Lines of data
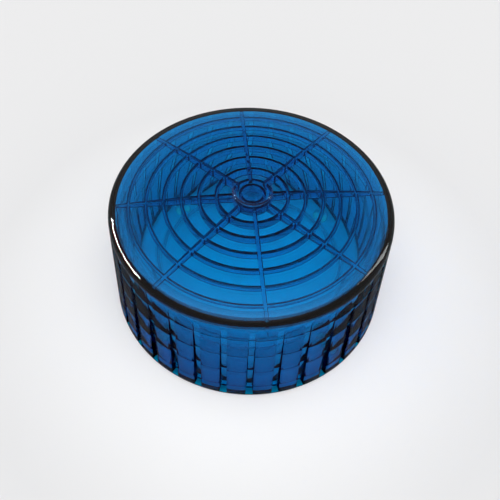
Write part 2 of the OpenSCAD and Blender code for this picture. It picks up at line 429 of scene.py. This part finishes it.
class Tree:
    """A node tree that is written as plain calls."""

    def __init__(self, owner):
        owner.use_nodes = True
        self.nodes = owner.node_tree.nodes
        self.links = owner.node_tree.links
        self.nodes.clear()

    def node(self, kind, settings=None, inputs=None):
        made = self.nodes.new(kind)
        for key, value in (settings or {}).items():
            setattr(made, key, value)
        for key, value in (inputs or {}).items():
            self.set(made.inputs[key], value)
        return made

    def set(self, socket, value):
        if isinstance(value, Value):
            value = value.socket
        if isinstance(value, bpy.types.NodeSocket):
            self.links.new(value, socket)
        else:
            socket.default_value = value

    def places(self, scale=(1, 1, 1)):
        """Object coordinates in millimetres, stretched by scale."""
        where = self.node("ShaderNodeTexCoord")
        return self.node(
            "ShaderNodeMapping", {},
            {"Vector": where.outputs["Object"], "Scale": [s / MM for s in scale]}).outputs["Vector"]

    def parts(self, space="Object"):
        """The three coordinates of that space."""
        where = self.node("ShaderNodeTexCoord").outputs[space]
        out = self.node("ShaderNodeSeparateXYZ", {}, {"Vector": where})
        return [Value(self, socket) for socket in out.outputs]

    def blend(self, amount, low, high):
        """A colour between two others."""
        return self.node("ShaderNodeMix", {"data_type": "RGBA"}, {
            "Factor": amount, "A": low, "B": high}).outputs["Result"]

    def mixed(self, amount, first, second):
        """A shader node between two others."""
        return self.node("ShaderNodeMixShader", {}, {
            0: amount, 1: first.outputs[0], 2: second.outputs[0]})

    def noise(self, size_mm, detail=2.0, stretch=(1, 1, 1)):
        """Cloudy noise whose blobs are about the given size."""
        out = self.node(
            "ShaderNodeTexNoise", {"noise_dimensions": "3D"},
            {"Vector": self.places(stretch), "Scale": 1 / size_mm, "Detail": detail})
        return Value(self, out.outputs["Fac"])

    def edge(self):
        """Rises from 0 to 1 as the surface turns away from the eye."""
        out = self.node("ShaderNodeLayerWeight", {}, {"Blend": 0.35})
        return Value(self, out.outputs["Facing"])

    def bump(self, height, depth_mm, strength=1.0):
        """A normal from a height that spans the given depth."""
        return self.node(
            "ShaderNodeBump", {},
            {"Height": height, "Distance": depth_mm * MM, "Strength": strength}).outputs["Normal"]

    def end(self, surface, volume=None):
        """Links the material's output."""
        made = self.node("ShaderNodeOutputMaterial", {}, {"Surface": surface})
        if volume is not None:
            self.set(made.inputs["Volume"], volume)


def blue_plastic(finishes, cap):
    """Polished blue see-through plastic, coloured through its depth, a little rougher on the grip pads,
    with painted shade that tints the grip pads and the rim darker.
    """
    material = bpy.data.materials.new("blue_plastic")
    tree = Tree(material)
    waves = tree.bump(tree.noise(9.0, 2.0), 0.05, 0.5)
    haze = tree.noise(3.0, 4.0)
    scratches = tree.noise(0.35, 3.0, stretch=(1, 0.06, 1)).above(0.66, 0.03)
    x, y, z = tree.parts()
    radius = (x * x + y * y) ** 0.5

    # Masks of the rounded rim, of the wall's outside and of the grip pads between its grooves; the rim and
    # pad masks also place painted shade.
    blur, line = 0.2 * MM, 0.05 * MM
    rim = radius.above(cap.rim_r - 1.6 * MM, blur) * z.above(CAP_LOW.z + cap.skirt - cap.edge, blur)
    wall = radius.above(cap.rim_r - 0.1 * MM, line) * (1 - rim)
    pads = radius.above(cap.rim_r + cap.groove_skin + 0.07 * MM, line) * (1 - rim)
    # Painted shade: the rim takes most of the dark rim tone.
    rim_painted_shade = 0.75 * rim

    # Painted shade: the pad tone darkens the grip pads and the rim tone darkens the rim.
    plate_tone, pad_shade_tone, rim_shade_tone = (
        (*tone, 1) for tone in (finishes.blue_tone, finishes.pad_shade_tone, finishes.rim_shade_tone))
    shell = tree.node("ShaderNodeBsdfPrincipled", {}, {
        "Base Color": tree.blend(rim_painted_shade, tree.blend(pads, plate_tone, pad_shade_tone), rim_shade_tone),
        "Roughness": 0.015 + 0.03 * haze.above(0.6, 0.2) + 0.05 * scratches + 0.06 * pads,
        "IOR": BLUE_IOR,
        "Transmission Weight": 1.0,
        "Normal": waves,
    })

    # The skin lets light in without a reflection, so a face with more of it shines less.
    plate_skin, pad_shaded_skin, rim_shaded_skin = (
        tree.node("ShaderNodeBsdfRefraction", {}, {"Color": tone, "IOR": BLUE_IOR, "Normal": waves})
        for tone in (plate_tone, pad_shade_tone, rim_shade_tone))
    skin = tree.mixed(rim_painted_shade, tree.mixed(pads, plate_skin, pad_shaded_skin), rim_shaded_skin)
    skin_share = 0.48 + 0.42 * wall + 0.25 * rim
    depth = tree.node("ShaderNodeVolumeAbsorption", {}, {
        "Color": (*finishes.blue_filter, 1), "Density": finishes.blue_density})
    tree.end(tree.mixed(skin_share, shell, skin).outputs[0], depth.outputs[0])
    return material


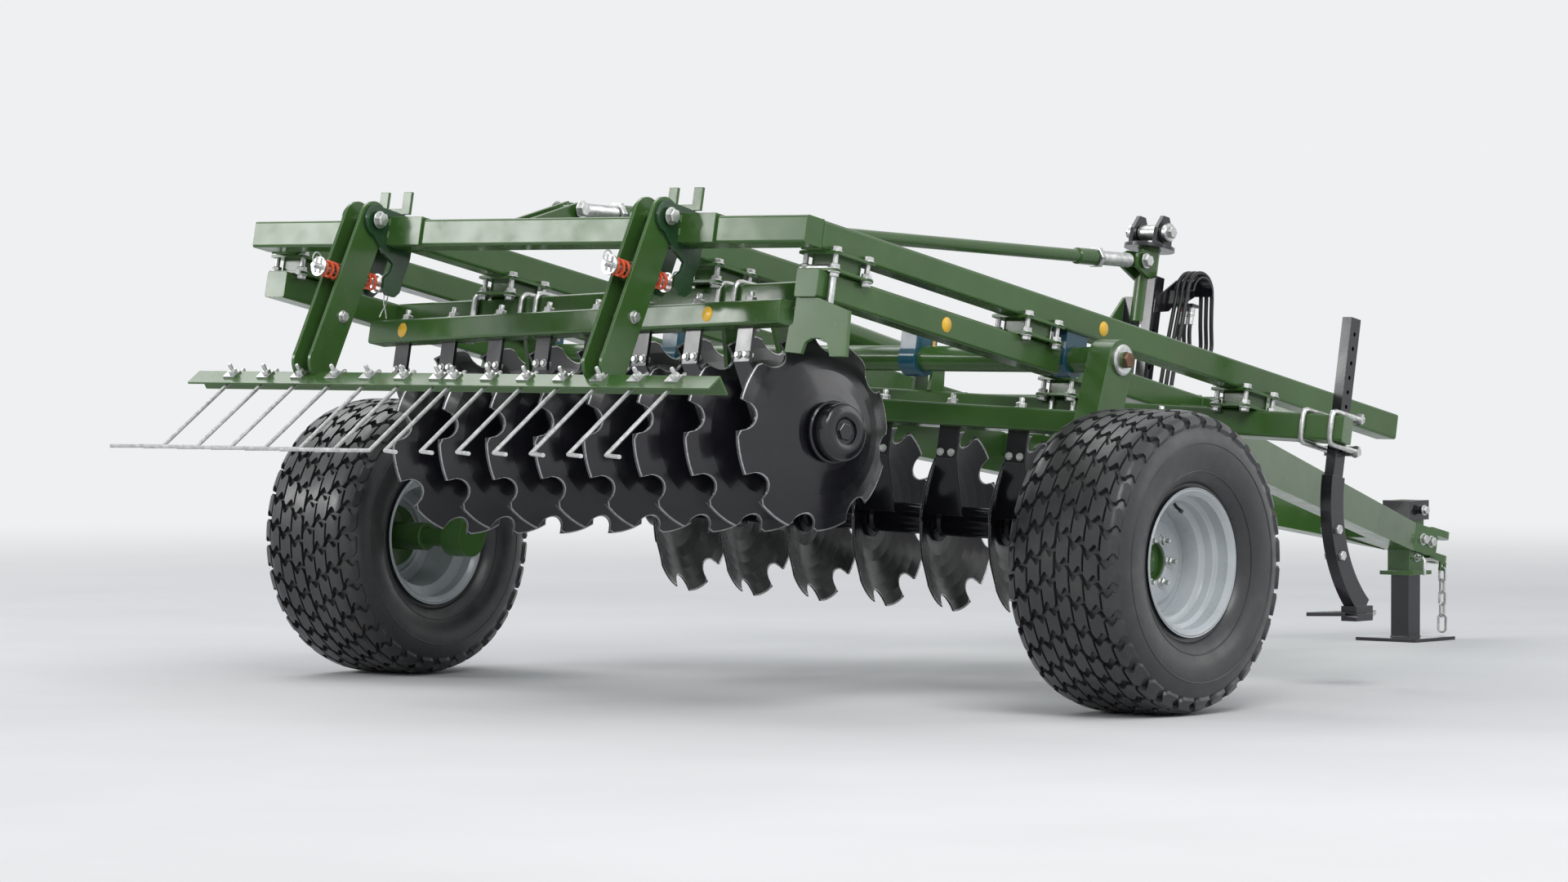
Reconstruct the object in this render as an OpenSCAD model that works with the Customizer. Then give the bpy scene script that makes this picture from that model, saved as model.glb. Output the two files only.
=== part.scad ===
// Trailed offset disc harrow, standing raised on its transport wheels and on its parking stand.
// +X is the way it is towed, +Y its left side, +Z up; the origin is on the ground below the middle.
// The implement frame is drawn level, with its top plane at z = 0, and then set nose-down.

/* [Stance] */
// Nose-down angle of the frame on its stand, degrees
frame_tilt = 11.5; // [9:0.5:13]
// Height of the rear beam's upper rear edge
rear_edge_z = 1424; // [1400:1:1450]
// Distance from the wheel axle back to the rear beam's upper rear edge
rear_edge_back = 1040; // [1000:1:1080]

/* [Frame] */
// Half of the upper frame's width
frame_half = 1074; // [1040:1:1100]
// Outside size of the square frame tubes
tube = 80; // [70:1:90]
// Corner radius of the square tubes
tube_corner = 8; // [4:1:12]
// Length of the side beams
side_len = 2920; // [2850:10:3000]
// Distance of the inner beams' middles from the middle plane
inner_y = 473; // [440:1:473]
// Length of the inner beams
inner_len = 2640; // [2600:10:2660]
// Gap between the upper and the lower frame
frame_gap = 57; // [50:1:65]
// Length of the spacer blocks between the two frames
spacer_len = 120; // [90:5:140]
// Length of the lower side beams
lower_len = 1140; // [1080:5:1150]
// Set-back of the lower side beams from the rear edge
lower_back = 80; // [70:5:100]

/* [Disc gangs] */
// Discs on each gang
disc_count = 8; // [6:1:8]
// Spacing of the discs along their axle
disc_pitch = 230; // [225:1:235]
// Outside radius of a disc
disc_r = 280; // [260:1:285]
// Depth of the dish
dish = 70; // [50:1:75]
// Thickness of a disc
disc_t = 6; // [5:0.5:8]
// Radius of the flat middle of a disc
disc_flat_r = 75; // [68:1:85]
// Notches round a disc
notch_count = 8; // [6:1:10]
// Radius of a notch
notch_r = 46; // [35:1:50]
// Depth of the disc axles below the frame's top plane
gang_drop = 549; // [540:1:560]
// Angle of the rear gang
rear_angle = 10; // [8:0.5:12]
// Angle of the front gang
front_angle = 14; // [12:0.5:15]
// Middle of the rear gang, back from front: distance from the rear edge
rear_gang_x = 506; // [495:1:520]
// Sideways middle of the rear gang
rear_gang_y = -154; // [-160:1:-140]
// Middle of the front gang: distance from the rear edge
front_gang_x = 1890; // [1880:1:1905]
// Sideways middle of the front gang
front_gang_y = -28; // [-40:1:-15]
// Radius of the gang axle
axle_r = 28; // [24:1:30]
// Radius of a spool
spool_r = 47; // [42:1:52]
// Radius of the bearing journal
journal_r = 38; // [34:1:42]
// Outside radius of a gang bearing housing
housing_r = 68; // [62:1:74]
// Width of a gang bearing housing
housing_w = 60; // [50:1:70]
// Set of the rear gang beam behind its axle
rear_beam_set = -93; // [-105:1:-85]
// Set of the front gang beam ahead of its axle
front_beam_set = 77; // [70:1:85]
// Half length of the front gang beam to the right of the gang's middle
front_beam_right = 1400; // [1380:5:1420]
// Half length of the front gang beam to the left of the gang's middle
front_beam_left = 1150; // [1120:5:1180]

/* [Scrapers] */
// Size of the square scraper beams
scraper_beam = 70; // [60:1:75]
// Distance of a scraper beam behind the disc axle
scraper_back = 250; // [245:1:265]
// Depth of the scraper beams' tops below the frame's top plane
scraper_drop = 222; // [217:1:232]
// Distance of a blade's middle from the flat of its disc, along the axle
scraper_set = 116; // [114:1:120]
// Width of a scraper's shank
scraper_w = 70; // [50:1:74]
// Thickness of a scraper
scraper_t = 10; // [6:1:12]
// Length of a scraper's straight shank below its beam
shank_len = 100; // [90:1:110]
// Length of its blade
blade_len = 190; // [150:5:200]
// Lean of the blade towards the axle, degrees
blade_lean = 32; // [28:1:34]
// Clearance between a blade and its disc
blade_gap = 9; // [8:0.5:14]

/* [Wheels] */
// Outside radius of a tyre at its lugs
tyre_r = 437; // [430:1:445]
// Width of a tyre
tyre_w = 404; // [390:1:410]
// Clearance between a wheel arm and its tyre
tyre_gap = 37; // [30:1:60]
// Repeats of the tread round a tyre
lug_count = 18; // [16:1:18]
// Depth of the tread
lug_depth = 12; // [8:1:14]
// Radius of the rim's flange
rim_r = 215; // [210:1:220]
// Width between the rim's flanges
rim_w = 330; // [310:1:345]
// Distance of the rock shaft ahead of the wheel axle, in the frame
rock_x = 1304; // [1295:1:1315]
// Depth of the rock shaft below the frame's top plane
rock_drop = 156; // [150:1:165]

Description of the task
Exactly as they stand, set down the lines from the top of the data through the line with "self.nodes.clear()".

Exercise output
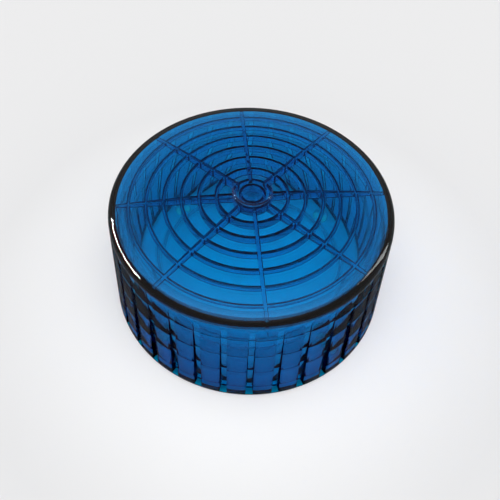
Write part 2 of the OpenSCAD and Blender code for this picture. It picks up at line 429 of scene.py. This part finishes it.
class Tree:
    """A node tree that is written as plain calls."""

    def __init__(self, owner):
        owner.use_nodes = True
        self.nodes = owner.node_tree.nodes
        self.links = owner.node_tree.links
        self.nodes.clear()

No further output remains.